──────── RECORDS TO USE
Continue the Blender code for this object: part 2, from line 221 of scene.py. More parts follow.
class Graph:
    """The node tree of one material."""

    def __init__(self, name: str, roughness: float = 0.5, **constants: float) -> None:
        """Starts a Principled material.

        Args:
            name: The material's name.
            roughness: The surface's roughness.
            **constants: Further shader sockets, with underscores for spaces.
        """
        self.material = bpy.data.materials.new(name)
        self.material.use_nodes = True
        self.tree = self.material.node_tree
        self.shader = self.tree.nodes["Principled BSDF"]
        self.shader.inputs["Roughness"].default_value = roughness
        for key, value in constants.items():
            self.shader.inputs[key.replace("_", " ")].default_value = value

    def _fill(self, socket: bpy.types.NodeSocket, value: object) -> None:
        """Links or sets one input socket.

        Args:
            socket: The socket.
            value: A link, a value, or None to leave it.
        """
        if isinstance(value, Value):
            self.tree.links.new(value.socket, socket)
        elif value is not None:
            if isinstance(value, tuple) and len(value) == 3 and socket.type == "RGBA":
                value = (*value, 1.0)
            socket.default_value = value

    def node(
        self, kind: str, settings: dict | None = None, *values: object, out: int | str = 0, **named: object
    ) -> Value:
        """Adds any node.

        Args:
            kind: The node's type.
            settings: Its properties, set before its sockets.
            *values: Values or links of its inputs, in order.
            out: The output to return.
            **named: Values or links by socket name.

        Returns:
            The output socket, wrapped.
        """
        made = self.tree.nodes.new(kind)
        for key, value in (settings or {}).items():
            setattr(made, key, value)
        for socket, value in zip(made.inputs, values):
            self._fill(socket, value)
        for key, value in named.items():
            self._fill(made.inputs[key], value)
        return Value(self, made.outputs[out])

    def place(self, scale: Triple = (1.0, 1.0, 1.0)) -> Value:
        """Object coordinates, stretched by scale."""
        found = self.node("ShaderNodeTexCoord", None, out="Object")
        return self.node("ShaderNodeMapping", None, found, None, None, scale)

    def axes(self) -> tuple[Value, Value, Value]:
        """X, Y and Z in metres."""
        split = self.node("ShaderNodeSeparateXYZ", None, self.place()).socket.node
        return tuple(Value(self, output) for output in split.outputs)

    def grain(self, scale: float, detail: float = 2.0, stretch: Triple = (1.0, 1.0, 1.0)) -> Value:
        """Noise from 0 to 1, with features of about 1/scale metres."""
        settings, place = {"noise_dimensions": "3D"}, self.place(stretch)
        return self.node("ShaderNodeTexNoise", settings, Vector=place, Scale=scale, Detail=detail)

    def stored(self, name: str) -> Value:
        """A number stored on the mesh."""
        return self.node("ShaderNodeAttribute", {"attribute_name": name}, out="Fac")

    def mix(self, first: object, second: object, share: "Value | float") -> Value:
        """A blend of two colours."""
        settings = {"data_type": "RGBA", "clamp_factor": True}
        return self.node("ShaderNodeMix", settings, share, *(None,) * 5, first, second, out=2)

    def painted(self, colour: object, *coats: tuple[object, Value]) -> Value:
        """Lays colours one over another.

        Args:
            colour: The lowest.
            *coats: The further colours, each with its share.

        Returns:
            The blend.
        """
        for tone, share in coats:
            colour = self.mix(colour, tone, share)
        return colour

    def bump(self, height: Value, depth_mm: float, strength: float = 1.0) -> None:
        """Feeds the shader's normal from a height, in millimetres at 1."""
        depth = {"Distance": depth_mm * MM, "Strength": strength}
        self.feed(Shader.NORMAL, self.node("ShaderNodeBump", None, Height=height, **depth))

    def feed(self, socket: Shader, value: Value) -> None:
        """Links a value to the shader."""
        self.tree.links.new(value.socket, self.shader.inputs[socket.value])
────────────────
──────── RECORDS TO USE
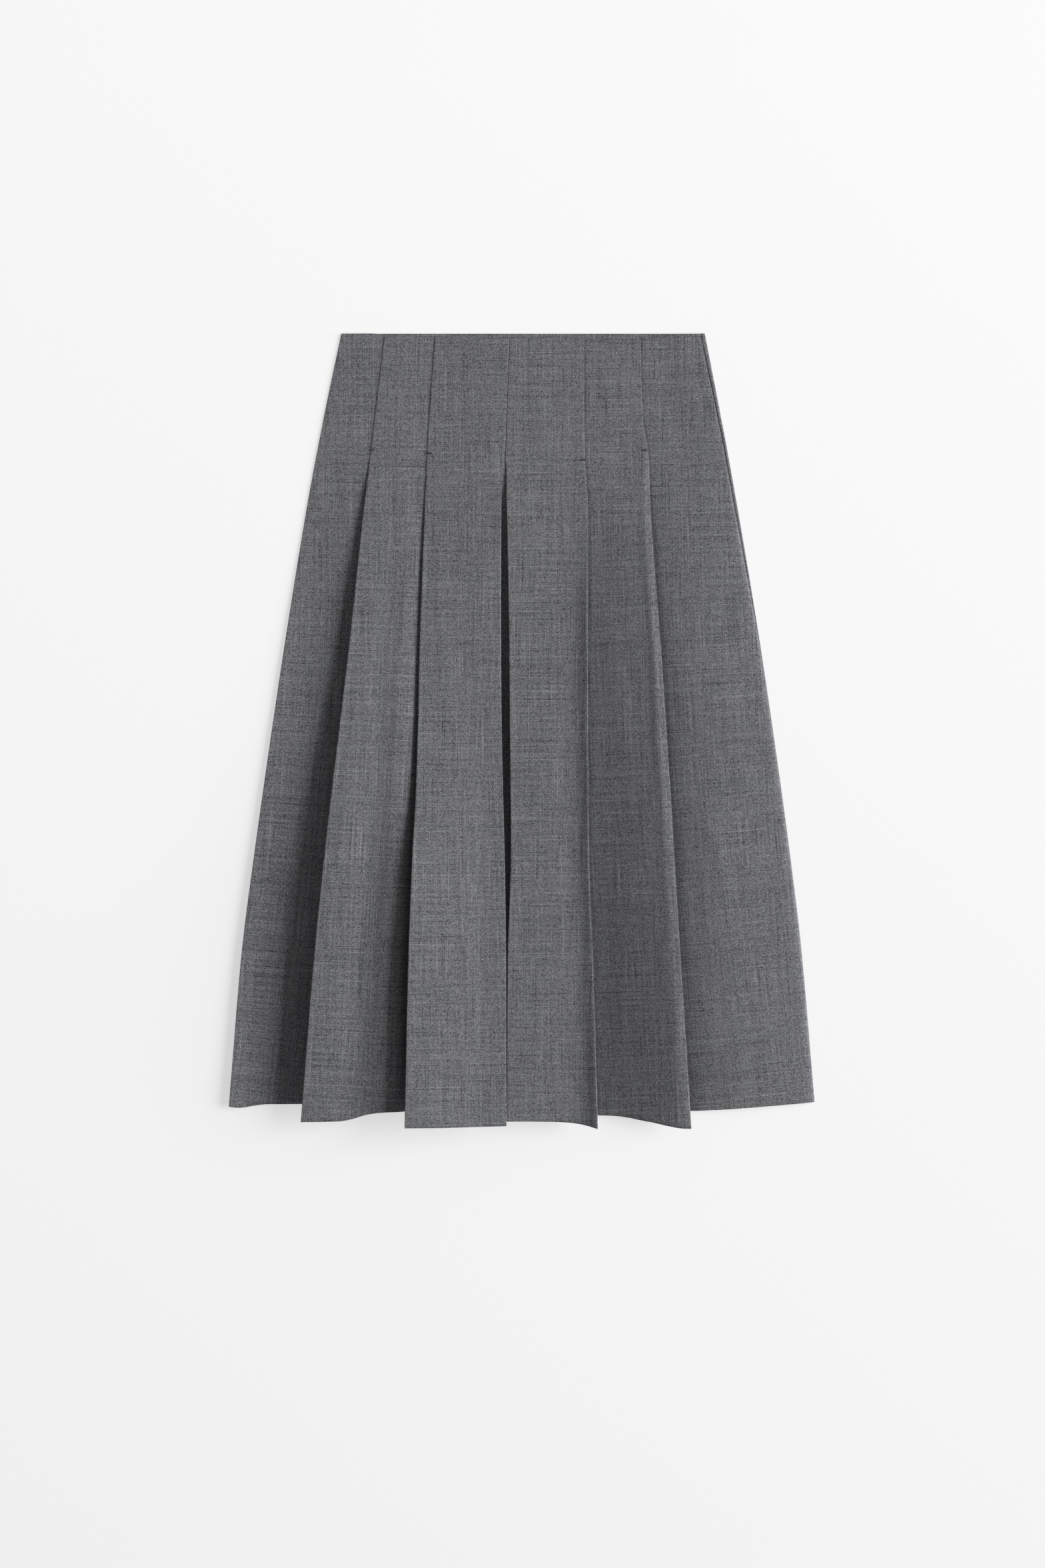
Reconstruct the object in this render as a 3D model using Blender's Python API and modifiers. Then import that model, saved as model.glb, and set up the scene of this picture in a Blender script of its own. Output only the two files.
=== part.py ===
────────────────
* [WHAT YOU WILL DO]:
The answer must consist solely of the number of lines in the entries that contain the word "scene".

* [WORKED SOLUTION]:
2